早稲田経営学院・“Wセミナー”の総帥として34年もの間君臨し、年商120億までにした男は、徳島のデケンボ(勉強ができない子ども)だった。人生の道を切り開くことができたのは、思わず笑ってしまうほどの、えげつない「プラス思考」と「行動力」によるものである。
7.デケンボの知恵
1951年(昭和26年)にサンフランシスコ講和条約が調印され、日本は、連合軍からの占領を解かれ、独立国家として復帰した。まだまだ貧しかったものの、徐々に明るい方向へ向かい始めた。NHK紅白歌合戦が始まり、プロ野球初のオールスター・ゲームが開催された。街頭テレビには、そこに映る、日本最強のプロレスラー・力道山を見たさに、大勢の人々が群がった。「必殺技の空手チョップ」で、大柄な外国人レスラーをなぎ倒す姿に、敗戦の傷跡が残る日本人は、やんやの喝采を送るのだった。今まで、趣味や娯楽から遠ざけられていた日本も、ようやく文化に触れる世相へ移りつつあった。

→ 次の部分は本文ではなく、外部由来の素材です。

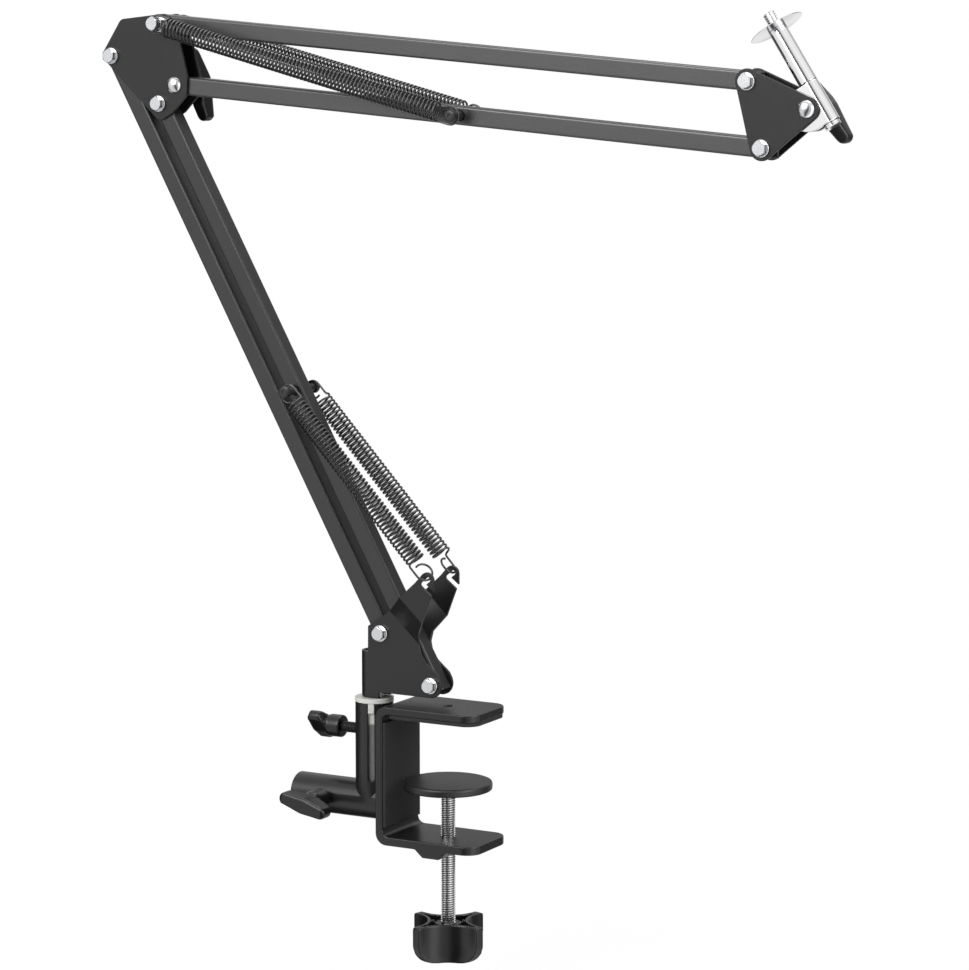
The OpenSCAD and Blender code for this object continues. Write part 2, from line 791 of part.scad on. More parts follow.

豊彦も、映画という文化に熱中した。小学生の頃から、市内の映画館を片っ端から“はしご”をし、さらに汽車に乗って郡部の映画館を観て回った。映画館めぐり、連続40日という記録もある。当時、成川人形店の向かい側に、名劇映画館というのがあり、商店同士のよしみで、成川家の者は月に1~2回、映画を無料で観ることができた。豊彦は、しおらしく「お願いしまーす。」と切符切りカウンターを通過して、映画を楽しんだ。しかし、1~2回では満足できない。さらに、無料で入場すべく、切符切りの係員がトイレに行った隙だとか、係員が新人の時を狙って通過するのだ。古株の係員には、顔を覚えられているため、見つかると、「今月は、もうダメでしょ!」と叱られる。また、アベックを見つけると、カウンターから見えない側へ回り、その子どもになりすまして手をつなぐふりをしながら、通過するのだった。そんなこんなで、その映画館では、無料通過成功率は月間60%・回数6~7回というところだった。片岡千恵蔵に美空ひばり、マーロン・ブランドにケリー・ダンカンなど、画面の中には、キラ星のごとく輝く大スターがいた。時には、スターを生で見ることもできた。新作映画の挨拶で、徳島に時代劇スター・大友柳太郎が来た時のことだった。開演前に、20個ほどのリンゴを、客席に向かって投げるサービスの際、豊彦は、タタタッと走り出て、サーッと一番前に進み出て構える。そうすると、スターも苦笑いして、そこに投げざるを得ない。すばしっこいこと、この上なかった。
豊彦の小学校時代は、映画に明け暮れていた。誰に教わるでもなく、自らの知恵を使って学校を休み、それを映画鑑賞にあてる。まるで、大学生ではないか。デケンボにして、やることは成人クラスの恐るべし子ども!良し悪しは別として、豊彦の場合、目的に向かって創意工夫をする姿勢は、評価に値するし、「結果」も出している。確かに感心できる行動ではないが、このことから思うことがある。「単なる詰め込み式の教育では、知恵は生まれない」。